The area is finally starting to harvest summer grain crops (corn, soybeans, and grain sorghum) and fall planting of rye and wheat is starting. As of this Sunday, where are we?
* Some wheat in northern Stafford County is up and looks good. Overall, soil moisture conditions in most of the area are decent. Rains over the last week and hopefully from Friday night/Saturday morning have helped provide moisture lost with the unseasonably warm, windy conditions that hit in September and cause evaporative loss of surface soil moisture. Tillage from seedbed preparation further depleted moisture. On the plus side the rains of late July and early August provided recharge for subsoil moisture. Another positive was the ability to control volunteer wheat much earlier than normal. One final bit of help is the temperature forecast which is trending toward normal temperatures. The biggest problem is for those producers wanting to plant wheat after summer crop harvest as corn harvest is much later than normal.

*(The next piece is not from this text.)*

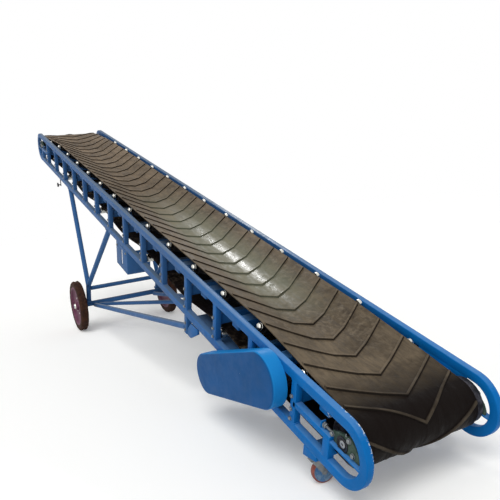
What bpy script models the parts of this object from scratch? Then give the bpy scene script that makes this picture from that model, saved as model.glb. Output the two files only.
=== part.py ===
"""Portable belt conveyor: two tubular side frames, troughed chevron belt, wheeled undercarriage.

Metres, +Z up, +X towards the discharge head, +Y the side with the drive guard.
Conveyor pieces are made in the frame's own plane (s along the belt, y across,
n square to the belt) and tilted onto the wheels at the end.
"""
import math

import bmesh
import bpy
from mathutils import Matrix, Vector

# Fit between touching pieces and running clearances
FIT = 0.0003
RUN = 0.0003
SIDE_CLEAR = 0.006

# Side frames of rectangular tube
FRAME_DEPTH = 0.33
CHORD = 0.05
TUBE_DEPTH = 0.038
EDGE_GAP = 0.037
BEND_SPAN = 6.34
BEND_SIDES = 12
POST_WIDTH = 0.042
POST_INSET = 0.0005
STATION_PITCH = 0.4264
FIRST_STATION = 0.401
STATIONS = 14
RAIL_HEIGHT = 0.030
RAIL_TOP = 0.005
LEDGE = 0.009
STRUT = (0.068, 0.115)
SCREW_LUG = (0.140, 0.146)

# Belt
BELT_WIDTH = 0.65
BELT_TRACK = 0.018
BELT_THICK = 0.008
CENTRE_ROLL = 0.22
TROUGH_DEG = 20.0
BELT_SEAT = 0.112
RETURN_SEAT = -0.048
BELT_SAG = 0.050
SAG_STEP = 0.16
RETURN_PAD = 0.06
RETURN_GAP = 0.0008
RIB_PITCH = 0.1845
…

* Corn harvest is normally well on the downside by now but this year is just gathering steam. This presents challenges as some producers need to plant wheat and harvest corn, soybeans and even sorghum at the same time. However, corn yields and test weights appear good to excellent for both dryland and irrigated acres. Gain moistures reported so far are perhaps a little higher than typical but not excessive.
* Soybeans, even dryland, overall are about on their typical schedule and look to be an average to above average crop depending on your location. Dryland yields appear significantly higher than last year.
* Although little has been harvest yet, grain sorghum yields look to be excellent this year. Some dryland fields appear to have a yield potential of 80 to 100 bushels per acre. There was concern earlier with the cool conditions and late flowering that sorghum yields might be dinged by an early frost. Grain sorghum was the one crop the greatly benefitted from the unseasonably warm September conditions.
Overall, compared to the last two years, the area looks to have an average to above average summer crops harvest and decent conditions to establish fall-planted crops. For the state as a whole, probably the best news is the moisture mush of Western Kansas has received the last several weeks. This will be the first time in several years producers out west actually have soil moisture to plant into.